Khalass, le choc du tempo sétifien
Bordée par les monts du Hodna, où vit la fameuse tribu des Ouled Naïl, frontalière avec la Kabylie et proche du massif des Aurès, ainsi que des premières portes du désert, « la haute » comme on dit, occupe une position géographique privilégiée qui n’est pas sans influence sur son patrimoine culturel. Cela se ressent, en particulier, dans la musique qui, à Sétif, rime avec festif au niveau rythmique et vif sur le plan chorégraphique. Désignée sous l’appellation « staïfi » ou « sraoui », c’est un compromis entre la mélodie « chaouïa » (Aurès) et le tempo bédouin, agrémenté d’apports kabyles, tunisiens et raï. Les thèmes les plus récurrents en sont le mal du pays, un sujet beaucoup abordé par le précurseur Nourredine Staïfi, résidant à Chambéry et prématurément disparu en 1950, les amours contrariées, les charmes régionaux ou le déroulé d’une fête de mariage ou de circoncision. Confiné dans les limites des Hauts Plateaux, le chant sétifien, enrichi par des instruments modernes, a pris de l’ampleur à partir des années 1990, en même temps que la chanson des cousins des Aurès. Incontournable dans toute fête locale, il s’est définitivement imposé dans le paysage musical algérien grâce à des stars comme Samir Belkhir, Rabah Staïfi, Samir Staïfi et Khalass, la star du genre.

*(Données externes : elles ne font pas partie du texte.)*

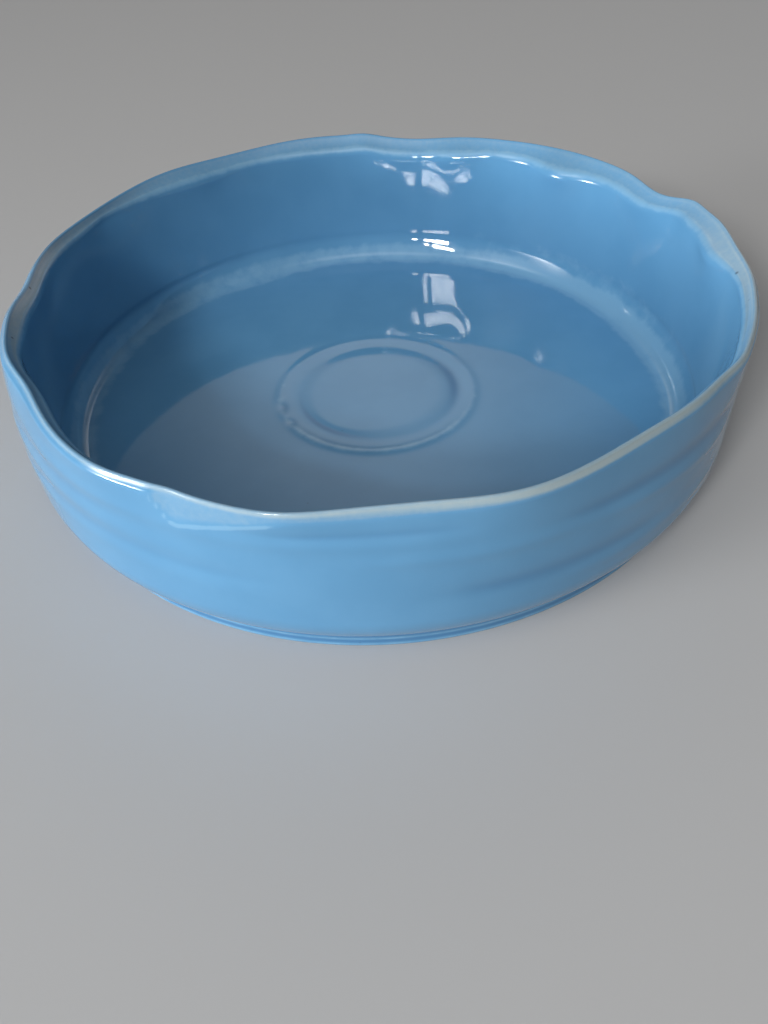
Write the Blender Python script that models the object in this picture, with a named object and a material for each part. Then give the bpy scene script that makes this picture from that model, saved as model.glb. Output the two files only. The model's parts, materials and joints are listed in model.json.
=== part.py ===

Ikhlass Brahimi, dit Khalass, est la star incontestable de ce genre musical, baptisé staïfi qui suscite un engouement particulier chez les jeunes. Ce style est caractérisé par un rythme chaud, avec une invitation irrésistible à la danse. Originaire de Constantine, Khalass s’est imposé grâce à des qualités vocales exceptionnelles, puisées dans l’art de la psalmodie du Coran.